== THE PROBLEM ==
Restate all of the data exactly.

== RAW DATA ==
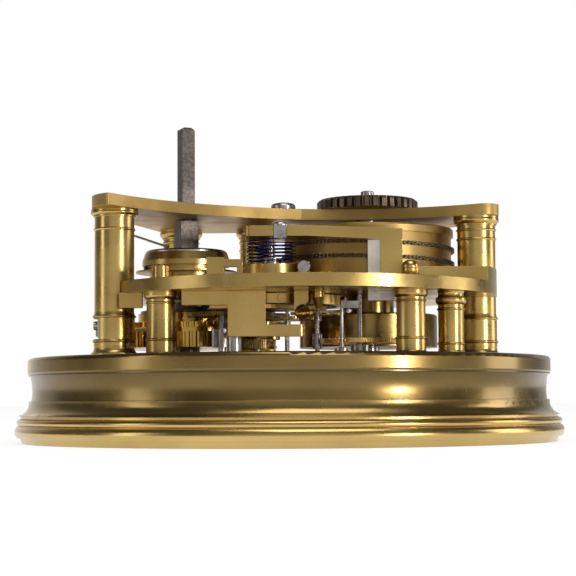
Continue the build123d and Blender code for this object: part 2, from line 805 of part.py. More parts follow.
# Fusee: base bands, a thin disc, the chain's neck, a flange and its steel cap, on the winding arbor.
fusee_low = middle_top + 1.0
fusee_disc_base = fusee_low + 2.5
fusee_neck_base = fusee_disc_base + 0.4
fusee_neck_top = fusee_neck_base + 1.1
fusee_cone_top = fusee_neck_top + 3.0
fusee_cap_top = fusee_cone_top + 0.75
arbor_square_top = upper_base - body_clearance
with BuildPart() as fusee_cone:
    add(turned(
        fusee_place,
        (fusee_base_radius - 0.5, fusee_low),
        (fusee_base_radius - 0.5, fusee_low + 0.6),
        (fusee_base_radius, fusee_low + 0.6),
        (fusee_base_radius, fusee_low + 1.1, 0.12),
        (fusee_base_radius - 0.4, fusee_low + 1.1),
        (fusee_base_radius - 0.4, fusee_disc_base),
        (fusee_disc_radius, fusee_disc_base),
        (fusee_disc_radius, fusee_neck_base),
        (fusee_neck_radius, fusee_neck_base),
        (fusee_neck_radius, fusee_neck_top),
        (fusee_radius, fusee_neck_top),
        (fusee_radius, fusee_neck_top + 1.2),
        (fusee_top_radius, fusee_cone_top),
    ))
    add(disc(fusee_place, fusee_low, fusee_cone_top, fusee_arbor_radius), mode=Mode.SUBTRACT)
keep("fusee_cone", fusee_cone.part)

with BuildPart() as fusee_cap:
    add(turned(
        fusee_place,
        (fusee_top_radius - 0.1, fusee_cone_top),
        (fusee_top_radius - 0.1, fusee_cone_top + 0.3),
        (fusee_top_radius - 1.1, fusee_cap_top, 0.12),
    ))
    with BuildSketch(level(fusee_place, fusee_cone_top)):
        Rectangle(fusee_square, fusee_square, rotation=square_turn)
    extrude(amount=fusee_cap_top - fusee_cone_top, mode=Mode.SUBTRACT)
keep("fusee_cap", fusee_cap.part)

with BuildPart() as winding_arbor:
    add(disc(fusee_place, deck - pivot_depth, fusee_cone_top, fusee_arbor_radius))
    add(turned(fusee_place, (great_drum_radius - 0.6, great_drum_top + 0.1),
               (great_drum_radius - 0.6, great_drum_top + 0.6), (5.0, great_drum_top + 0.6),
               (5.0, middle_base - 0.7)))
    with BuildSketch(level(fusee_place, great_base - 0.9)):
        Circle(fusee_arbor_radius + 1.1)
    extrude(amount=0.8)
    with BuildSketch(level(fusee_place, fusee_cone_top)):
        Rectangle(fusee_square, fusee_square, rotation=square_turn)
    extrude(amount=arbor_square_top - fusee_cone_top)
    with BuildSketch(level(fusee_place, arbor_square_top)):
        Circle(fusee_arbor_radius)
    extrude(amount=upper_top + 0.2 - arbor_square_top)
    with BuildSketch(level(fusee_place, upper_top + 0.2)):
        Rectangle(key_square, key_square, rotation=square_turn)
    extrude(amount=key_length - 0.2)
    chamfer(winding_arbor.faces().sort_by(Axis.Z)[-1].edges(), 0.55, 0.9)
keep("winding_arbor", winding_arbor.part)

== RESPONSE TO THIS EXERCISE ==
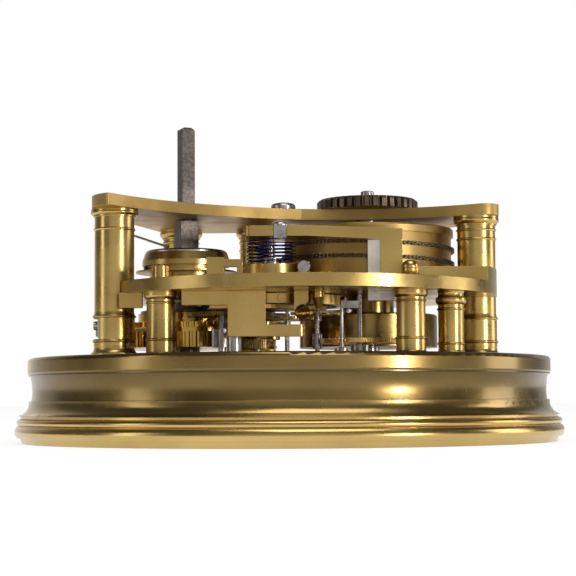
Continue the build123d and Blender code for this object: part 2, from line 805 of part.py. More parts follow.
# Fusee: base bands, a thin disc, the chain's neck, a flange and its steel cap, on the winding arbor.
fusee_low = middle_top + 1.0
fusee_disc_base = fusee_low + 2.5
fusee_neck_base = fusee_disc_base + 0.4
fusee_neck_top = fusee_neck_base + 1.1
fusee_cone_top = fusee_neck_top + 3.0
fusee_cap_top = fusee_cone_top + 0.75
arbor_square_top = upper_base - body_clearance
with BuildPart() as fusee_cone:
    add(turned(
        fusee_place,
        (fusee_base_radius - 0.5, fusee_low),
        (fusee_base_radius - 0.5, fusee_low + 0.6),
        (fusee_base_radius, fusee_low + 0.6),
        (fusee_base_radius, fusee_low + 1.1, 0.12),
        (fusee_base_radius - 0.4, fusee_low + 1.1),
        (fusee_base_radius - 0.4, fusee_disc_base),
        (fusee_disc_radius, fusee_disc_base),
        (fusee_disc_radius, fusee_neck_base),
        (fusee_neck_radius, fusee_neck_base),
        (fusee_neck_radius, fusee_neck_top),
        (fusee_radius, fusee_neck_top),
        (fusee_radius, fusee_neck_top + 1.2),
        (fusee_top_radius, fusee_cone_top),
    ))
    add(disc(fusee_place, fusee_low, fusee_cone_top, fusee_arbor_radius), mode=Mode.SUBTRACT)
keep("fusee_cone", fusee_cone.part)

with BuildPart() as fusee_cap:
    add(turned(
        fusee_place,
        (fusee_top_radius - 0.1, fusee_cone_top),
        (fusee_top_radius - 0.1, fusee_cone_top + 0.3),
        (fusee_top_radius - 1.1, fusee_cap_top, 0.12),
    ))
    with BuildSketch(level(fusee_place, fusee_cone_top)):
        Rectangle(fusee_square, fusee_square, rotation=square_turn)
    extrude(amount=fusee_cap_top - fusee_cone_top, mode=Mode.SUBTRACT)
keep("fusee_cap", fusee_cap.part)

with BuildPart() as winding_arbor:
    add(disc(fusee_place, deck - pivot_depth, fusee_cone_top, fusee_arbor_radius))
    add(turned(fusee_place, (great_drum_radius - 0.6, great_drum_top + 0.1),
               (great_drum_radius - 0.6, great_drum_top + 0.6), (5.0, great_drum_top + 0.6),
               (5.0, middle_base - 0.7)))
    with BuildSketch(level(fusee_place, great_base - 0.9)):
        Circle(fusee_arbor_radius + 1.1)
    extrude(amount=0.8)
    with BuildSketch(level(fusee_place, fusee_cone_top)):
        Rectangle(fusee_square, fusee_square, rotation=square_turn)
    extrude(amount=arbor_square_top - fusee_cone_top)
    with BuildSketch(level(fusee_place, arbor_square_top)):
        Circle(fusee_arbor_radius)
    extrude(amount=upper_top + 0.2 - arbor_square_top)
    with BuildSketch(level(fusee_place, upper_top + 0.2)):
        Rectangle(key_square, key_square, rotation=square_turn)
    extrude(amount=key_length - 0.2)
    chamfer(winding_arbor.faces().sort_by(Axis.Z)[-1].edges(), 0.55, 0.9)
keep("winding_arbor", winding_arbor.part)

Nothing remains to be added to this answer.